When asked what would happen if Mueller left, Edmonson said, “No, it won’t. It won’t be fine when John Mueller leaves. It could go back. Yonkers – there’s a tendency, right? No one’s watching the store. You really need to monitor to make sure it’s being maintained.”
NPR did speak to Danny Sullivan, who has been arrested many times by the YPD and has alleged abuse and mistreatment by the YPD over a period of 20 years.
SULLIVAN: I have. Have you ever been taken into a hallway and told to pull down your pants and have a cop shine his flashlight on your rectum looking for drugs? I have.
MCEVERS: After this list of questions and answers, Danny Sullivan told the story of how he says he was mistreated by Yonkers cops several times starting back in the early 2000s.
SULLIVAN: I was wrongfully arrested. I was assaulted. I made a complaint. And by doing so, that led to me being wrongfully convicted.
MCEVERS: And then Danny said this thing that really struck us. Basically, it’s all fine and good to talk about police reform going forward. But what if you haven’t fully dealt with the wrongdoing of the past?
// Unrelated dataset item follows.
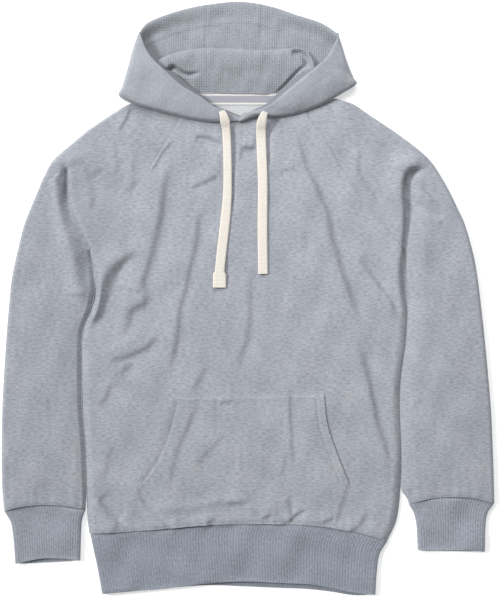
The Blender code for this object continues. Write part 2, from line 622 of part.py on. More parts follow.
def flap_rows(table, stations):
    """The flap from its rim out to the fold or the lower edge, a row for each station."""
    rows = []
    for station in stations:
        rim, fold = flap_station(table, station)
        width = max((rim - fold).xy.length, 0.001)
        crown = FLAP_CROWN * ease(width / FLAP_FULL_WIDTH)
        turn = min(HOOD_FOLD_ROLL, 0.7 * width)
        row = []
        steps = [step * min(1.0, width / FLAP_NARROW) / width for step in FLAP_STEPS]
        for part in [0.0] + flap_parts(steps):
            place = rim.lerp(fold, part)
            top = rim.z - 0.6 * part * max(rim.z - FLAP_LIE, 0.0)
            top += crown * math.sin(math.pi * part)
            place.z = mix(fold.z, top, roll((1.0 - part) * width, turn))
            row.append(place)
        rows.append(row)
    return rows


def rim_at(x):
    return Vector((x, read(TOP_RIM, x, "y"), read(TOP_RIM, x, "z")))


def hood_floor_rows(side_points, seam_x, columns):
    """The hood's back on the floor, from its outer side, given as points from foot to top, to a seam.

    The top row is the rim, which stands up, and the first column is the outer side.
    """
    foot, corner = side_points[0], side_points[-1]
    rows = []
    for side in side_points:
        rise = (side.y - foot.y) / (corner.y - foot.y)
        bulge = (side - foot.lerp(corner, rise)).xy
        row = []
        for part in columns:
            low = Vector((mix(foot.x, seam_x, part), mix(foot.y, HOOD_FOOT_Y, part)))
            head = rim_at(mix(corner.x, seam_x, part))
            place = low.lerp(head.xy, rise) + bulge * (1.0 - part)
            up = side.z * (1.0 - roll(abs(place.x - side.x), HOOD_FLOOR_ROLL))
            lip = head.z * (1.0 - roll((head.xy - place).length, HOOD_LIP_ROLL))
            row.append(Vector((place.x, place.y, max(up, lip))))
        rows.append(row)
    rows[-1][0] = corner.copy()
    return rows


def hood_side(name, table, corner, seam_x, material):
    """A side panel of the hood: its flap, the outer fold and its part of the hood's back."""
    last = table[-1].station
    stations = [0.0, 0.35, 0.75] + [mix(1.3, corner, index / 5) for index in range(6)]
    beyond = [mix(corner, last, index / 8) for index in range(1, 9)]
    mesh = bmesh.new()
    flap = flap_rows(table, stations + beyond)
    if seam_x > 0:
        flap = [list(reversed(row)) for row in flap]
    add_sheet(mesh, flap)
    folds = [flap_station(table, station)[1] for station in reversed(stations)]
    floor = hood_floor_rows(folds, seam_x, (0.0, 0.02, 0.05, 0.1, 0.2, 0.45, 0.72, 1.0))
    if seam_x < 0:
        floor = [list(reversed(row)) for row in floor]
    add_sheet(mesh, floor)
    thicken(mesh, FLEECE, square=lambda place: Vector((abs(place.x - seam_x) > 0.02, 1, 1)))
    return make_object(name, mesh, material)


def hood_centre(material):
    """The centre panel of the hood lies on the floor and turns up into the rim at the top."""
    left, right = HOOD_SEAMS[0] + SEAM, HOOD_SEAMS[1] - SEAM
    rows = []
    for part in (0.0, 0.3, 0.6, 0.8, 0.9, 0.945, 0.975, 0.99, 1.0):
        row = []
        for across in (0.0, 0.25, 0.5, 0.75, 1.0):
            head = rim_at(mix(left, right, across))
            y = mix(HOOD_FOOT_Y, head.y, part)
            row.append(Vector((head.x, y, head.z * (1.0 - roll(head.y - y, HOOD_LIP_ROLL)))))
        rows.append(list(reversed(row)))
    mesh = bmesh.new()
    add_sheet(mesh, rows)
    thicken(mesh, FLEECE, square=lambda place: Vector((0, 1, 1)))
    return make_object("hood_centre", mesh, material)


def lining_point(x, y, head, side_x):
    """A point of the lining's visible face, which rises to the hood's rim and to its outer fold."""
    shifted = y + LINING_FOLD_Y - read(LINING_FOLD, x, "z")
    height = read(LINING_RISE, shifted, "z")
    beside = ease(abs(x - side_x) / LINING_SIDE_WIDTH)
    height = max(height, mix(LINING_SIDE_LIE, height, beside))
    near_rim = ease((LINING_RIM_WIDTH - (head.y - y)) / (LINING_RIM_WIDTH - LINING_RIM_INSET))
    return Vector((x, y, mix(height, head.z + 0.4, near_rim)))


def lining_panel(name, table, corner, seam_x, foot, material):
    """A side panel of the lining, between the hood's outer fold and a seam of the centre panel."""
    sign = -1.0 if seam_x < 0 else 1.0
    inner = seam_x + sign * SEAM / 2
    rows = []
    for step in range(11):
        line = step / 10
        side = flap_station(table, mix(corner, 0.9, line))[1]
        side.x -= sign * LINING_SIDE_INSET
        row = []
        for part in (0.0, 0.06, 0.16, 0.36, 0.58, 0.8, 1.0):
            x = mix(side.x, inner, part)
            head = rim_at(x)
            top_y = head.y - LINING_RIM_INSET
            y = mix(side.y + 2.0, mix(foot, top_y, line), ease(part / mix(0.8, 0.3, line)))
            row.append(lining_point(x, min(y, top_y), head, side.x))
        rows.append(row if sign < 0 else list(reversed(row)))
    return wall(name, rows, WAFFLE, material, straight(rows, -1.0))


def lining_centre(foot, material):
    left, right = HOOD_SEAMS[0] + SEAM / 2, HOOD_SEAMS[1] - SEAM / 2
    rows = []
    for step in range(15):
        row = []
        for across in (0.0, 0.2, 0.4, 0.6, 0.8, 1.0):
            head = rim_at(mix(left, right, across))
            y = mix(foot, head.y - LINING_RIM_INSET, step / 14)
            row.append(lining_point(head.x, y, head, TAPE_BOX[0]))
        rows.append(row)
    return wall("lining_centre", rows, WAFFLE, material, straight(rows, -1.0))


def strip(name, box, top, thickness, material):
    """A flat strip: the neck tape or the blank label."""
    left, right, foot, head = box
    rows = [[Vector((mix(left, right, across / 4), y, top)) for across in range(5)] for y in (foot, head)]
    return wall(name, rows, thickness, material, straight(rows, -1.0))


def cord_points(route):
    """A smooth curve through a drawcord's route, with its width."""
    places = []
    for index in range(len(route) - 1):
        before, start = route[max(index - 1, 0)], route[index]
        end, after = route[index + 1], route[min(index + 2, len(route) - 1)]
        for part in (0.0, 0.5) if index < len(route) - 2 else (0.0, 0.5, 1.0):
            square, cube = part * part, part ** 3
            place = [0.5 * (2 * b + (c - a) * part + (2 * a - 5 * b + 4 * c - d) * square
                            + (3 * b - a - 3 * c + d) * cube)
                     for a, b, c, d in zip(before[:3], start[:3], end[:3], after[:3])]
            places.append((Vector(place), mix(start.width, end.width, part)))
    return places


def flat_cord(name, route, material):
    """A flat cord: a ring of the rounded flat section at each point of its route, and capped ends."""
    places = cord_points(route)
    mesh = bmesh.new()
    rings = []
    for index, (place, width) in enumerate(places):
        before, after = places[max(index - 1, 0)][0], places[min(index + 1, len(places) - 1)][0]
        along = (after - before).normalized()
        across = along.cross(Vector((0, 0, 1))).normalized()
        up = across.cross(along)
        ring = []
        for side in range(CORD_SIDES):
            turn = 2 * math.pi * (side + 0.5) / CORD_SIDES
            flat = math.copysign(abs(math.cos(turn)) ** 0.35, math.cos(turn))
            ring.append(mesh.verts.new(place + across * (flat * width / 2)
                                       + up * (math.sin(turn) * CORD_THICKNESS / 2)))
        rings.append(ring)
    for one, two in zip(rings, rings[1:]):
        for side in range(CORD_SIDES):
            other = (side + 1) % CORD_SIDES
            mesh.faces.new((one[side], one[other], two[other], two[side]))
    mesh.faces.new(rings[0])
    mesh.faces.new(rings[-1])
    bmesh.ops.recalc_face_normals(mesh, faces=mesh.faces)
    return make_object(name, mesh, material)


def main():
    for old in list(bpy.data.objects):
        bpy.data.objects.remove(old, do_unlink=True)
    fleece = make_material("fleece", FLEECE_COLOUR, 0.92)
    rib = make_material("rib", RIB_COLOUR, 0.92)
    waffle = make_material("lining", WAFFLE_COLOUR, 0.92)
    tape = make_material("tape", TAPE_COLOUR, 0.85)
    label = make_material("label", LABEL_COLOUR, 0.7)
    cord = make_material("cord", CORD_COLOUR, 0.85)

    plan = front_plan()
    front, ways = front_points(plan)
    wall("body_front", front, FLEECE, fleece, ways)
    back = [list(reversed(row)) for row in back_points(plan)]
    wall("body_back", back, FLEECE, fleece, straight(back, 1.0))
    cuffs = (("left", CUFF_LEFT, CUFF_LEFT_SIDES), ("right", CUFF_RIGHT, CUFF_RIGHT_SIDES))
    for side, cuff, cuff_sides in cuffs:
        rows = sleeve_rows(side, plan, cuff, cuff_sides)
        if side == "left":
            rows = [list(reversed(row)) for row in rows]
        wall("sleeve_" + side, rows, FLEECE, fleece)
        rows = band_rows(cuff, cuff_sides, CUFF_RIBS, CUFF_LIES, 2)
        lifted = ribs_on(rows, CUFF_RIBS, 2)
        if side == "right":
            rows = [list(reversed(row)) for row in rows]
        wall("cuff_" + side, rows, RIB_CLOTH, rib, ribs=lifted)
    rows = band_rows(HEM, HEM_SIDES, HEM_RIBS, HEM_LIES, 2, HEM_FLOOR_PARTS)
    wall("hem_band", list(reversed(rows)), RIB_CLOTH, rib, ribs=ribs_on(rows, HEM_RIBS, 2))
    first, last = len(SIDE_PARTS), len(SIDE_PARTS) + POCKET_COLUMNS
    patch = [row[first:last + 1] for row in front[:BANDS[0] + BANDS[1] + 1]]
    patch = [[point + Vector((0, 0, SEAM + POCKET_CLOTH)) for point in row] for row in patch]
    wall("pocket", patch, POCKET_CLOTH, fleece, straight(patch, -1.0))

    hood_side("hood_left", FLAP_LEFT, LEFT_CORNER, HOOD_SEAMS[0], fleece)
    hood_side("hood_right", FLAP_RIGHT, RIGHT_CORNER, HOOD_SEAMS[1], fleece)
    hood_centre(fleece)
    foot = TAPE_BOX[3] + SEAM
    lining_panel("lining_left", FLAP_LEFT, LEFT_CORNER - 0.4, HOOD_SEAMS[0], foot, waffle)
    lining_panel("lining_right", FLAP_RIGHT, RIGHT_CORNER - 0.2, HOOD_SEAMS[1], foot, waffle)
    lining_centre(foot, waffle)
    strip("neck_tape", TAPE_BOX, FLEECE + SEAM + TAPE + TAPE_LIFT, TAPE, tape)
    strip("neck_label", LABEL_BOX, FLEECE + SEAM + LABEL, LABEL, label)
    flat_cord("drawcord_left", CORD_LEFT, cord)
    flat_cord("drawcord_right", CORD_RIGHT, cord)


main()
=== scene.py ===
import math
from collections import namedtuple

import bmesh
import bpy
import numpy as np
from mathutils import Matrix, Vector


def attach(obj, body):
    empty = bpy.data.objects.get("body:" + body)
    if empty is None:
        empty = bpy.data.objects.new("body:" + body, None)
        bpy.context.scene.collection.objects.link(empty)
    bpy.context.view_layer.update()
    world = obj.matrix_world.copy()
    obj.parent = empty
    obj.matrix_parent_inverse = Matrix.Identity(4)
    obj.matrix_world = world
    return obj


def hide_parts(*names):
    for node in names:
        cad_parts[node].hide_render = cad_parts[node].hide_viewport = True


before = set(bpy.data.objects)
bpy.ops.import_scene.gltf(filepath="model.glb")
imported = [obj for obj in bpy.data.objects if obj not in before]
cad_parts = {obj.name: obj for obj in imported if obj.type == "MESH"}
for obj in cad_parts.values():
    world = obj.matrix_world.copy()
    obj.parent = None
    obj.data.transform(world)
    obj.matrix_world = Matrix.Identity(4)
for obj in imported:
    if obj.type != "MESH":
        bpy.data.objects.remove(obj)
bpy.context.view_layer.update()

# A pullover hoodie lying flat on its back. +Y runs from the hem to the hood and +Z is up. The sizes in the
# dictionaries and tables are millimetres, and go to metres in makeCloth and makeCord.

mm = 0.001
scene = bpy.context.scene

Sides = namedtuple("Sides", "y left right")
Seam = namedtuple("Seam", "part seam front back")
Fold = namedtuple("Fold", "height width path kind", defaults=("shade",))
Flap = namedtuple("Flap", "station rimX rimY rimZ foldX foldY foldZ")
Rim = namedtuple("Rim", "x y z")
Level = namedtuple("Level", "y z")
Route = namedtuple("Route", "x y z width")


def mix(start, end, part):
    return start + (end - start) * part


def ease(value):
    value = np.clip(value, 0.0, 1.0)
    return value * value * (3.0 - 2.0 * value)


def roll(distance, width):      # a quarter circle's height over its width
    part = np.clip(distance / width, 0.0, 1.0)
    return np.sqrt(1.0 - (1.0 - part) ** 2)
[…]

SULLIVAN: Before you try to fix what is wrong today, you have to travel back in time and fix what happened then. Thank you very much for your time. God bless you. Love is love. Thank you.
The episode ends with NPR researching some of the cases of abuse and mistreatment by YPD officers more than a decade ago. The inference was that Mueller was hiding this information. “And I found it interesting that we uncovered this ourselves by connecting the dots. And I was like, in all our conversations about what you’re doing to change the department, why didn’t this come up?”
Opinions are mixed in the YPD as to whether NPR should have been welcomed in by Mueller as they were. And the podcast was completed before Mueller left Yonkers, for the MTA.
The podcast represents a partnership between NPR and The Marshall Project, which covers criminal justice across the United States.